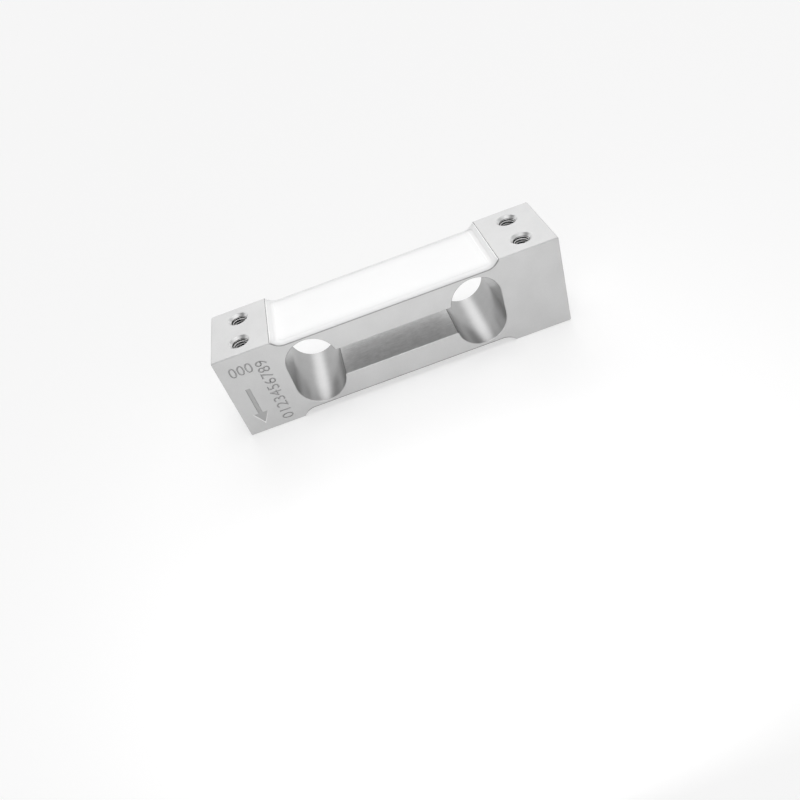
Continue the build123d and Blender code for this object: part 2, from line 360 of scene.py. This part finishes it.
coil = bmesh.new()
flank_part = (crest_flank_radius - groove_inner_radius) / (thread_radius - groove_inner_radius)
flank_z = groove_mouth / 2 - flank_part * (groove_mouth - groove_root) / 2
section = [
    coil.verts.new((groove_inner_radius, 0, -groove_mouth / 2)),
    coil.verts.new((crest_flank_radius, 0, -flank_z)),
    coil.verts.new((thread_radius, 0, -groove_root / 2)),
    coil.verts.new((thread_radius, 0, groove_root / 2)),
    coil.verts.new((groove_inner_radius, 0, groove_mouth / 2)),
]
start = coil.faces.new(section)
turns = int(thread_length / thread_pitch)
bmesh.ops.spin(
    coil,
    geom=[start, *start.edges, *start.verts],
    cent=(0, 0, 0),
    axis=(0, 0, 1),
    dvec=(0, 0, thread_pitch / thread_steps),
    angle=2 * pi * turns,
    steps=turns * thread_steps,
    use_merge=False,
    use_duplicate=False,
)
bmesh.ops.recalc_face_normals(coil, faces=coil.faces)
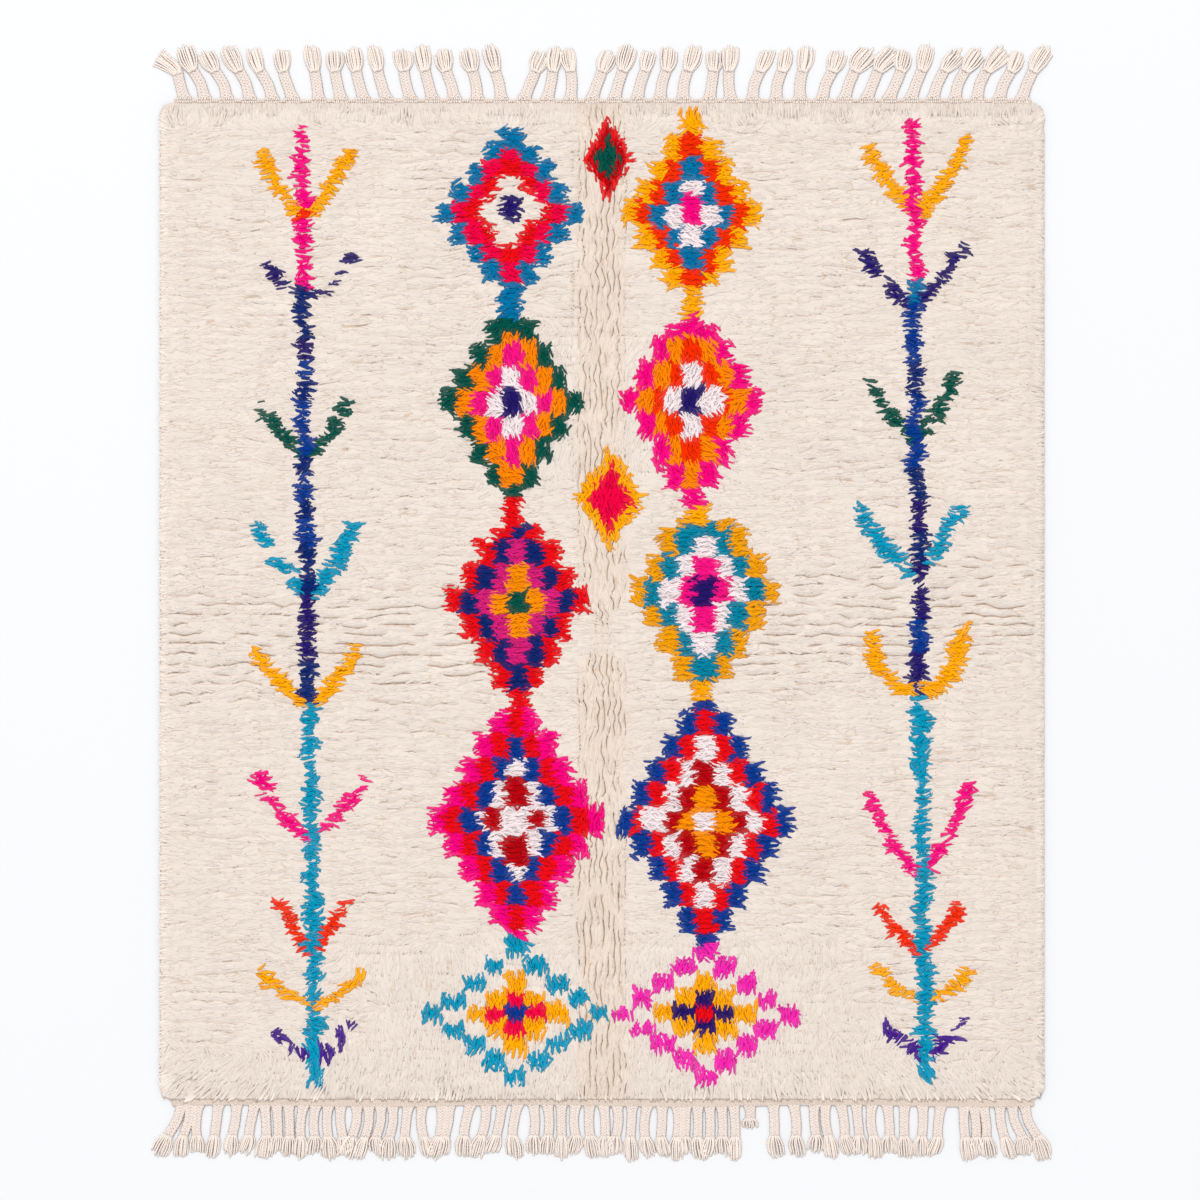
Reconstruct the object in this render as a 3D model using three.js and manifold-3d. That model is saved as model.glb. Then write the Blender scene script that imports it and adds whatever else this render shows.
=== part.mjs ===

************

**SET PROBLEM**
Restate each entry exactly, skipping none.

**WORKED ANSWER**
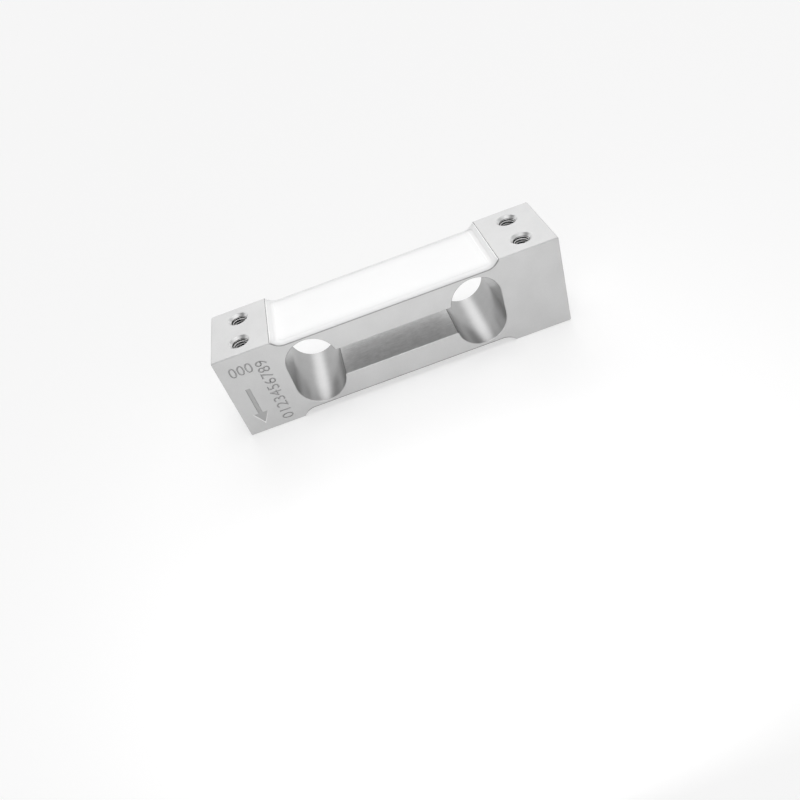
Continue the build123d and Blender code for this object: part 2, from line 360 of scene.py. This part finishes it.
coil = bmesh.new()
flank_part = (crest_flank_radius - groove_inner_radius) / (thread_radius - groove_inner_radius)
flank_z = groove_mouth / 2 - flank_part * (groove_mouth - groove_root) / 2
section = [
    coil.verts.new((groove_inner_radius, 0, -groove_mouth / 2)),
    coil.verts.new((crest_flank_radius, 0, -flank_z)),
    coil.verts.new((thread_radius, 0, -groove_root / 2)),
    coil.verts.new((thread_radius, 0, groove_root / 2)),
    coil.verts.new((groove_inner_radius, 0, groove_mouth / 2)),
]
start = coil.faces.new(section)
turns = int(thread_length / thread_pitch)
bmesh.ops.spin(
    coil,
    geom=[start, *start.edges, *start.verts],
    cent=(0, 0, 0),
    axis=(0, 0, 1),
    dvec=(0, 0, thread_pitch / thread_steps),
    angle=2 * pi * turns,
    steps=turns * thread_steps,
    use_merge=False,
    use_duplicate=False,
)
bmesh.ops.recalc_face_normals(coil, faces=coil.faces)
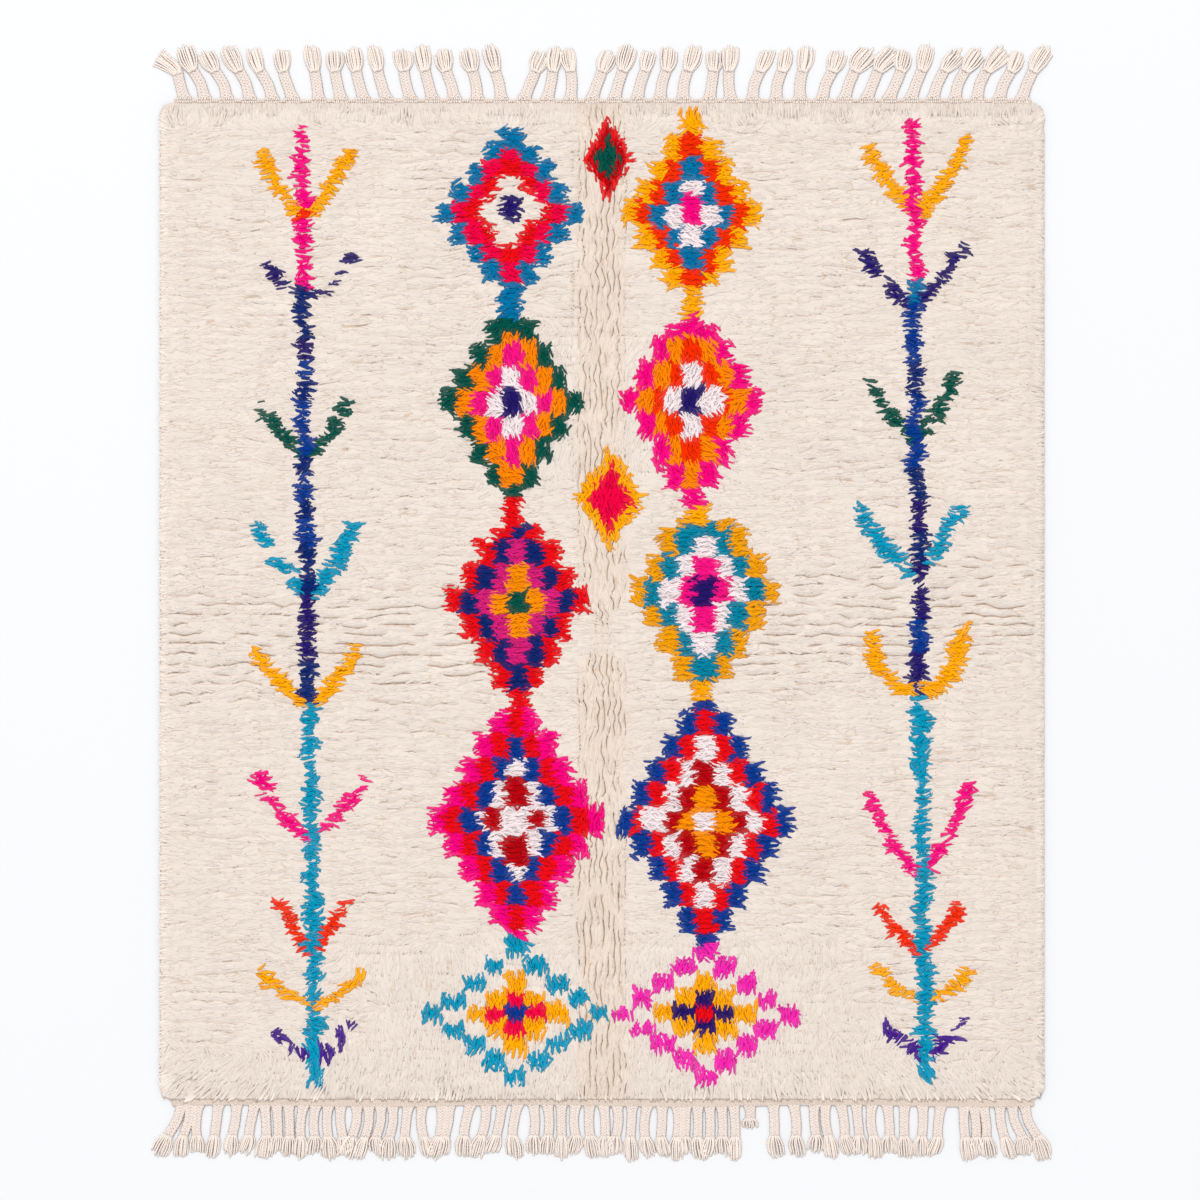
Reconstruct the object in this render as a 3D model using three.js and manifold-3d. That model is saved as model.glb. Then write the Blender scene script that imports it and adds whatever else this render shows.
=== part.mjs ===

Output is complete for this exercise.